Sparta Rotterdam formed a baseball club in 1942. It earned its first promotion to the Dutch first division in 1953, under player-manager John Heyt. He led the team to its first pennant in 1963, becoming the first club from outside Amsterdam or Haarlem to capture the Dutch championship title. During this period, Sparta was powered by four players from the Netherlands Antilles (Simon Arrindell, José Faneyte, Hamilton Richardson (baseball player), and Hudson John). Sparta also won titles under Heyt in 1964, 1966, and 1967.

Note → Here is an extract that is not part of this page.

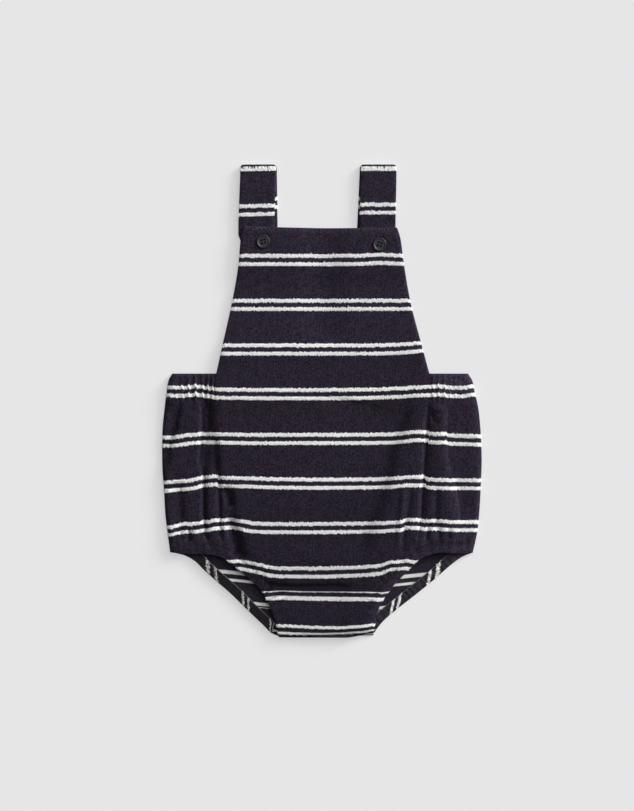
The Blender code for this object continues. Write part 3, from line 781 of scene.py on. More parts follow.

Hey died in a tragic automobile accident on New Year's Day 1968, and was replaced as managed by third baseman Henk Hendriks. Sparta captured its fifth title in 1969. Arrindell and John left the team in 1970 and an injury sidelined Richardson for the rest of the season. But the team won another championship in 1971. It repeated in 1972, the first year the Hoofdklasse implemented a playoff system with the Holland Series, defeating Haarlem Nicols. Under managers Jan van Tol and Cees Herkemij, Sparta won four consecutive titles and three consecutive Holland Series in the 1970s, from 1971 to 1974. The team declined in the performance in the latter half of the 1970s and was briefly relegated before returning to the Hoofdklasse in 1981, under Richardson, now managing the team.

=== Sparta/Feyenoord ===
Association football club Feyenoord had established its own baseball section in 1954, with many of its first crop of players being footballers. The club, initially playing in the lower division, earned its first promotion to the Hoofdklasse in 1968; Feyenoord's ascension ushered in the first baseball meeting between Sparta and Feyenoord, two rivals that contest the Rotterdam derby in football. Feyenoord baseball split off from the main club in 1983.

In 1996, Sparta was forced to relocate from its playing grounds at Nieuw Vreelust due to the expansion of the Rotterdam Metro. Sparta approached Feyenoord with the suggestion of merging the two rivals, which was ultimately approved in 1997. The combined club did not win any championships and folded after the 2012 season.